▶ Stated task: Return, unaltered, every line from the beginning of the material below up to and including the one with "import math".

▶ Source material:
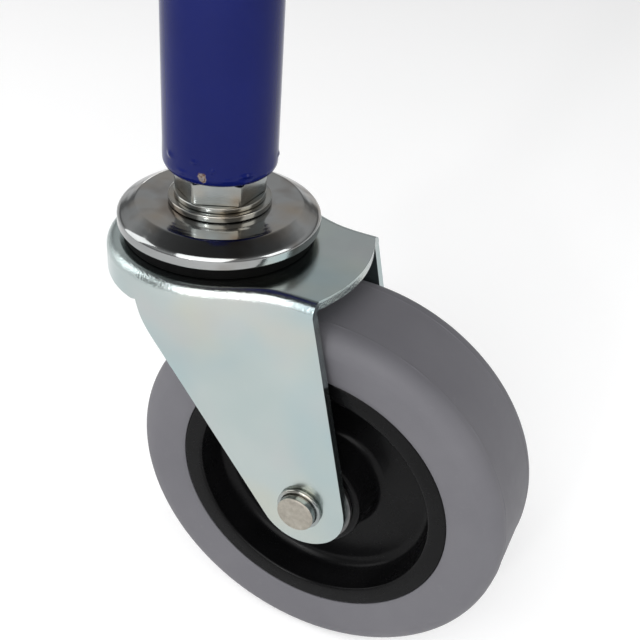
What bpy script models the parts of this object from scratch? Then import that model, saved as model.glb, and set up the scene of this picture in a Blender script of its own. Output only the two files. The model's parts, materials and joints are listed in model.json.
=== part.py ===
"""Swivel caster on the end of a painted leg tube: ball-bearing head, pressed fork and grey wheel.

The frame's origin is the centre of the tube's open top end, +Z runs up along the swivel axis,
the axle runs along Y and the wheel trails towards +X. Lengths below are in millimetres, and
heights are given above the lower edge of the upper cup's rim, which is called the rim plane.
"""

import math

import bmesh
import bpy
from mathutils import Matrix, Vector

MM = 0.001

# Leg tube
TUBE_RADIUS = 13.4
TUBE_WALL = 2.3
TUBE_BOTTOM = 14.2
TUBE_LENGTH = 90.0
TUBE_FOOT_ROUND = 2.5
TUBE_FOOT_BORE = 8.5
TUBE_FOOT_THICKNESS = 2.8
RIM_PLANE = -(TUBE_LENGTH + TUBE_BOTTOM)

# Stem, nut and washers
STEM_RADIUS = 6.0
STEM_CLEAR = 6.12
NUT_FLATS = 19.0
NUT_BOTTOM = 8.35
NUT_TOP = 14.1
NUT_TURN = math.radians(25.0)
SPRING_WASHER = (7.0, 8.3, 10.9)
WASHER_SPLIT = math.radians(110.0)
FLAT_WASHER = (5.27, 6.95, 12.3)

# Upper cup and its balls
CUP_RADIUS = 24.3
CUP_TOP = 5.2
CUP_UNDERSIDE = 2.4
CUP_CREASE = 19.6
UPPER_BALL_RADIUS = 3.175
UPPER_BALL_CIRCLE = 17.6
UPPER_BALL_COUNT = 16

# Fork
CROWN_TOP = -3.2
SHEET = 2.4
BEND = 3.0
HEAD_RADIUS = 27.0
LEG_FACE = 19.2
CORNER_X = 34.2
LIP_CENTRE_X = 37.6
REAR_EDGE_X = -7.9
SKIRT_BOTTOM = -11.6
SKIRT_ROWS = (0.5, 1.0)
BULGE_HIGH = -7.0
BULGE_LOW = -34.0
CROWN_BORE = 8.6
UPPER_GROOVE_DEPTH = 0.9
LOWER_GROOVE_DEPTH = 0.7

# Lower balls and cup
LOWER_BALL_RADIUS = 2.38
LOWER_BALL_CIRCLE = 11.6
LOWER_BALL_COUNT = 12
LOWER_BALL_HEIGHT = -7.55

# Wheel and axle
TRAIL = 34.65
AXLE_HEIGHT = -62.9
LEG_END_RADIUS = 11.8
WHEEL_RADIUS = 50.0
WHEEL_HALF_WIDTH = 15.25
SHOULDER = 5.3
CORE_RADIUS = 36.5
CORE_HALF_WIDTH = 13.95
AXLE_RADIUS = 4.9
AXLE_HOLE = 5.0


def clear_scene():
    for old in list(bpy.data.objects):
        bpy.data.objects.remove(old, do_unlink=True)
    for old in list(bpy.data.collections):
        bpy.data.collections.remove(old)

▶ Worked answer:
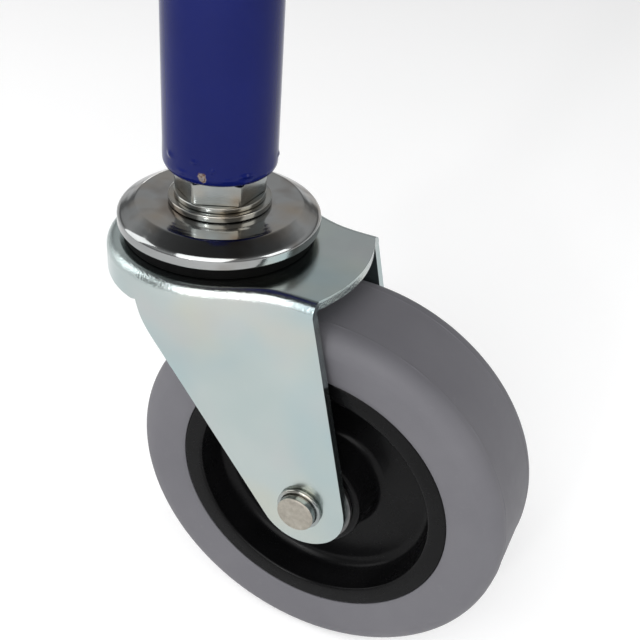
What bpy script models the parts of this object from scratch? Then import that model, saved as model.glb, and set up the scene of this picture in a Blender script of its own. Output only the two files. The model's parts, materials and joints are listed in model.json.
=== part.py ===
"""Swivel caster on the end of a painted leg tube: ball-bearing head, pressed fork and grey wheel.

The frame's origin is the centre of the tube's open top end, +Z runs up along the swivel axis,
the axle runs along Y and the wheel trails towards +X. Lengths below are in millimetres, and
heights are given above the lower edge of the upper cup's rim, which is called the rim plane.
"""

import math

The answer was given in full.